Gorog: I can’t think of an executive at any of the labels that isn’t excited by the potential of the subscription model. Look, if the record companies could preserve the days when customers just bought CDs, they’d prefer that. But there is a volume of evidence that consumers are demanding a different model. And the all-you-can-eat model is what they’re demanding.
BW: But Apple has sold has sold almost 1 billion songs!. How can you say they’re not successful?
Gorog: According to the numbers we’ve seen, the average iPod owner has purchased just $23.57 worth of music onto their iPod. That’s a colossally unsuccessful model. The consumer loses. The record label loses. The only ones making money are the guys at the Cupertino computer company.
BW: So do you think the overall dream of a digital music revolution is stalling? Is it still likely that digital distribution will replace physical distribution via CDs?

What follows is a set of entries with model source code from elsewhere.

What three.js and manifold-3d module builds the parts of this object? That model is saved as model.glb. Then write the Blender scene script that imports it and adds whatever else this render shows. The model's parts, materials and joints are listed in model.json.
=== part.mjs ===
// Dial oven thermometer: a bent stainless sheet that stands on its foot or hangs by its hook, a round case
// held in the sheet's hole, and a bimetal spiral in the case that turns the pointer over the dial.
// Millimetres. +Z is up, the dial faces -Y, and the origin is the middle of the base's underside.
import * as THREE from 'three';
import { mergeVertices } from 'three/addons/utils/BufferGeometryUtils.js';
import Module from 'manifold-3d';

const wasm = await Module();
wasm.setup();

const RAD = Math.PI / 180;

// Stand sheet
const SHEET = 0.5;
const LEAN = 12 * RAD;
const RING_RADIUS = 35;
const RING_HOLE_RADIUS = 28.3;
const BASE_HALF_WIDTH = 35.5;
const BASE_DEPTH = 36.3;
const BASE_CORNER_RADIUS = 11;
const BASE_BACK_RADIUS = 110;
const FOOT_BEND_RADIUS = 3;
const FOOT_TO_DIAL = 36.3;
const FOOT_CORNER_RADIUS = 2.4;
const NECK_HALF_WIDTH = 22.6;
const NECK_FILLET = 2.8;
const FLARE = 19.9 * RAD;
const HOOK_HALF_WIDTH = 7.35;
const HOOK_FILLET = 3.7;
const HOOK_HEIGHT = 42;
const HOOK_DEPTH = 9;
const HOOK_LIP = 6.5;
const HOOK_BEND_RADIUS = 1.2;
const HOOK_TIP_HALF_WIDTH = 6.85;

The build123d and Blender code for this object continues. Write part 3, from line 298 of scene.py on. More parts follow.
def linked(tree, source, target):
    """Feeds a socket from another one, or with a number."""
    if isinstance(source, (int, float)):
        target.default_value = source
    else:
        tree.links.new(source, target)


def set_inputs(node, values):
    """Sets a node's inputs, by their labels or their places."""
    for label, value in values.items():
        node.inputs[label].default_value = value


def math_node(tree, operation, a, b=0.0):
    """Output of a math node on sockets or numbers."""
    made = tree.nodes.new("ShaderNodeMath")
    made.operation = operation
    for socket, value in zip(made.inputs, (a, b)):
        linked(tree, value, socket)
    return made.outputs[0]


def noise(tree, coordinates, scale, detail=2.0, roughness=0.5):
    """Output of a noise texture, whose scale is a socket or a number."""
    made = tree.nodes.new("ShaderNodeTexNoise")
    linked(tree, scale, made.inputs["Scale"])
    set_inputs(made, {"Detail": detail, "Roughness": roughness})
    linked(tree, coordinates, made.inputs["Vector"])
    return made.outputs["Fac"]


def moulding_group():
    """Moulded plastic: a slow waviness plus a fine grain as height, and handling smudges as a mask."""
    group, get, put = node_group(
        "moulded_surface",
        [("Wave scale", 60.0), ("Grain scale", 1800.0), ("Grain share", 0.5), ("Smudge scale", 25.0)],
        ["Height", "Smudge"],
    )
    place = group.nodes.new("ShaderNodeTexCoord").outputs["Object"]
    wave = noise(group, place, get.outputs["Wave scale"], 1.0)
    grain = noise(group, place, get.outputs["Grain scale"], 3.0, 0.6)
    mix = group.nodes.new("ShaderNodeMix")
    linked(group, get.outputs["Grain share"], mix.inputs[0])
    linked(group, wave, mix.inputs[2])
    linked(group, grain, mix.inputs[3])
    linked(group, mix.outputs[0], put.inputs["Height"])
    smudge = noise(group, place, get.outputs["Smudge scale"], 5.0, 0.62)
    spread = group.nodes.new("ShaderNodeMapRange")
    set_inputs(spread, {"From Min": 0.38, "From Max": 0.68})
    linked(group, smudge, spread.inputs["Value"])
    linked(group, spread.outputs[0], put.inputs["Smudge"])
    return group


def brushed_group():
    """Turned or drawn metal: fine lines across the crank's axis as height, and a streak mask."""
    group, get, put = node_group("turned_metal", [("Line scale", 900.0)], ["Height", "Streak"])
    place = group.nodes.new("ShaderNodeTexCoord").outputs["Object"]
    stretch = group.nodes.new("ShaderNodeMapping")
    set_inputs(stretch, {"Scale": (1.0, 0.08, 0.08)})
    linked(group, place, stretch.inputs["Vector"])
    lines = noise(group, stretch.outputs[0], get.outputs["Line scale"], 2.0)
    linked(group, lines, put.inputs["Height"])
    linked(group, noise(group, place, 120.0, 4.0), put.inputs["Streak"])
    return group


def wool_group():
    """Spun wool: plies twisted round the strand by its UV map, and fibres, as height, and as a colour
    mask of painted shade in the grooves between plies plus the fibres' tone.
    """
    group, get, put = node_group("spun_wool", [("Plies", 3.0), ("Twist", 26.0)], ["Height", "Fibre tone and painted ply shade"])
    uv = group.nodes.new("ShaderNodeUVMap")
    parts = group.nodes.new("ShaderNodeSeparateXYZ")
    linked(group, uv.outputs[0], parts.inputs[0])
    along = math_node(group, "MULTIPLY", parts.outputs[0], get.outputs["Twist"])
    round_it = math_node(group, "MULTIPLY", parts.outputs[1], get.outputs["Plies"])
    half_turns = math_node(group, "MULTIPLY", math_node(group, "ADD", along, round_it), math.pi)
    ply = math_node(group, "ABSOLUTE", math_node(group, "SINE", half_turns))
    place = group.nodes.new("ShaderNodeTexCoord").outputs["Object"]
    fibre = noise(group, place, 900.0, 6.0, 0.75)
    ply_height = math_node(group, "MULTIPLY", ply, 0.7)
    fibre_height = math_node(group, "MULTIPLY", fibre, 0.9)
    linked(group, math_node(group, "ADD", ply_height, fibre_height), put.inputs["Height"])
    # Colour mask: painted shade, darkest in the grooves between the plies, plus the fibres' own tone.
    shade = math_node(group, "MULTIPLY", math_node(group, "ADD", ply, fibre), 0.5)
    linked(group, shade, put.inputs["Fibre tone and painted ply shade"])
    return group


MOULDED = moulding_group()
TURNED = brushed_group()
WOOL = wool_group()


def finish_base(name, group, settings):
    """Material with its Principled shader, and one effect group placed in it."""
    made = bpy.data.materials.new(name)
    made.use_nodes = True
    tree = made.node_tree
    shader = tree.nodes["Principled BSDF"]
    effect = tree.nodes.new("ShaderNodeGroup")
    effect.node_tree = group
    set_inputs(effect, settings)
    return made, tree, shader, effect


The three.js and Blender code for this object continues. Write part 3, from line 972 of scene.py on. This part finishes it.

Gorog: It’s inevitable. Global sales of music is a $40 billion a year industry, but it’s dysfunctional for consumers. In just 24 months, 10% of that has gone digital. That shows a very passionate interest from consumers. As soon as the hardware issues are resolved, it’s ‘unleash the hounds’. I think physical distribution could disappear almost overnight.
BW: Of course, it’s in your self-interest to say that Apple should open up the iPod. But what about Apple’s self-interest? Why would it be in Steve Jobs’ interest to do this?
Gorog: Nobody wins by restricting what consumers want to do...Right now, I have half a milliion subscribers that would love to use an iPod with my service, but who have been forced to find replacements for the iPod. So sure, he’d sell more iPods.
BW: Another point of contention has been on pricing. Some label executives have said that the industry could increase digital revenues by charging different prices for different songs.
Gorog: There’s one squeaky wheel on this. The rest of the labels respect that it is too soon to start creating more confusion for consumers. Hopefully, pricing will remain the same for [all songs] for a while.”